Encoding bytes (hex): 48 8D 54 98 10
Breakdown:
- 48: REX prefix (W=1)
- 8D: LEA opcode
- 54: ModR/M byte (01 010 100) — Mod=01 (8-bit disp), Reg=010 (RDX), R/M=100 (SIB follows)
- 98: SIB byte (10 011 000) — Scale=2 (×4), Index=011 (RBX), Base=000 (RAX)
- 10: 8-bit displacement (0x10)

Example 4: `JMP 0x12345678`

Assembly: jmp 0x12345678
Description: Jump to absolute 32-bit relative address.
Encoding steps:
- Opcode: 0xE9 (JMP rel32).
- 32-bit relative displacement follows.
Encoding bytes (hex): E9 78 56 34 12
Breakdown:
- E9: JMP opcode with 32-bit relative displacement
- 78 56 34 12: 32-bit little-endian displacement (0x12345678)

4. Notes on Prefix Usage

The REX prefix is mandatory to access extended registers (R8–R15) and 64-bit operand size.
Legacy prefixes such as 0x66 modify operand size (16-bit override) and are used alongside REX where applicable.
The assembler must carefully encode prefixes to avoid illegal or redundant sequences.

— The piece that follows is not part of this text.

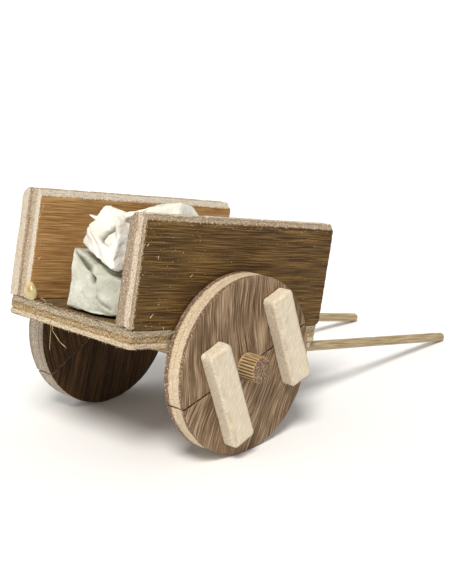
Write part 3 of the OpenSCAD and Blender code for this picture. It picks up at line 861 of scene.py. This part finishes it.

5. Complex Addressing Modes

Examples involving scaled index addressing require proper SIB byte calculation, with:

Scale field: 00=×1, 01=×2, 10=×4, 11=×8
Index and Base fields encoding registers or special values (e.g., no index).

Assemblers must implement logic to encode SIB bytes correctly for complex addressing, considering displacement sizes.

6. Immediate and Displacement Encoding

Immediate values vary by instruction; 8-bit, 16-bit, 32-bit, or 64-bit sizes may apply.
Displacement fields similarly vary; the assembler must infer the minimal encoding size to optimize instruction length.
Sign-extension and proper endianness (little-endian) are crucial.

7. Instruction Length and Alignment

Instruction lengths are variable; minimal encoding is preferred to reduce code size.
Some instructions allow multiple valid encodings; assemblers may prioritize shorter forms or forms better suited to runtime constraints.

8. Summary

This appendix has presented detailed real-world examples of instruction encodings in x86-64, highlighting how mnemonic instructions translate to machine code byte sequences. Mastery of these examples aids assembler developers in implementing accurate encoding routines, essential for producing correct and optimized machine code.